Friday, 20 December 2013

Retail inflation bonds: top 10 things to know - NDTV

NDTV | Updated On: December 20, 2013 14:29 (IST)

The new savings bonds that offer interest rate linked to consumer inflation will open for subscription on December 23, 2013 and close on December 31, 2013. The subscription of these bonds called Inflation Indexed National Savings Securities-Cumulative, or IINSS-C, can however be closed earlier than schedule. The interest rate on these bonds is pegged to consumer price inflation (CPI) index and is meant to protect savings from inflation and lure households to invest in financial products, instead

Here are the salient features of these bonds:

  • Eligibility for investment: The bonds can be held by a resident individual in individual capacity or joint basis, or on behalf of a minor as father/mother/legal guardian. Non-resident Indians are not allowed to invest in these bonds.

  • Investment limit: The minimum limit for investment in the bonds is Rs 5,000 and maximum limit for investment is Rs 5,00,000 per applicant per annum.

  • Issue price and how to subscribe: The bonds will be issued at par, which means the issue price will be Rs 5,000 or in multiples thereof. These bonds would be sold through authorised banks and the payment mode could be in the form of cash/drafts/cheques/online.

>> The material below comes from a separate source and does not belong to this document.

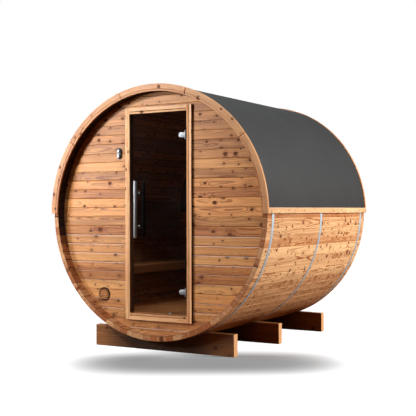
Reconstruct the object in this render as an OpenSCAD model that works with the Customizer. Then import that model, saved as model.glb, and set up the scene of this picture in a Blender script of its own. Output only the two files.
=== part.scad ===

  • Interest rate: It consists of two parts: a fixed component of 1.5 per cent and a variable one based retail inflation based on consumer price index or CPI. In other words, the interest will be 1.5 per cent above the consumer inflation rate. The interest will be compounded half yearly. The CPI data to be would be used with a three-month lag for calculating inflation. For example, the CPI for September would be used as reference CPI for all days of December.

  • Tenor and repayment: The maturity of the bonds will be 10 years and the interest gets paid out only at maturity. The bonds shall be repayable on the expiration of 10 years from the date of issue.

  • Tradability: The bonds shall not be tradable in the secondary market.

  • Loan against these bonds: The bonds shall be eligible as collateral for loan from banks, financial Institutions and non-banking financial company.

  • Early redemption: These bonds can be redeemed after one year of holding from the date of issue for senior citizens after three years of holding, subject to the penalty charges at the rate of 50 per cent of the last coupon payable.

  • Tax treatment : The interest on the bonds will be taxable under the Income-Tax Act, 1961 as applicable according to the relevant tax status of the bonds holder. In other words, the interest income would be added to the total income of the bondholder and taxed at the applicable slab.

  • Retail inflation bonds vs others fixed income instruments: You should closely look at the tax angle before you decide to invest in retail inflation bonds. Though consumer inflation levels are at high levels now, the post-tax return would be lower. The interest earned from tax-free bonds and PPF are not taxed though they offer lower rates.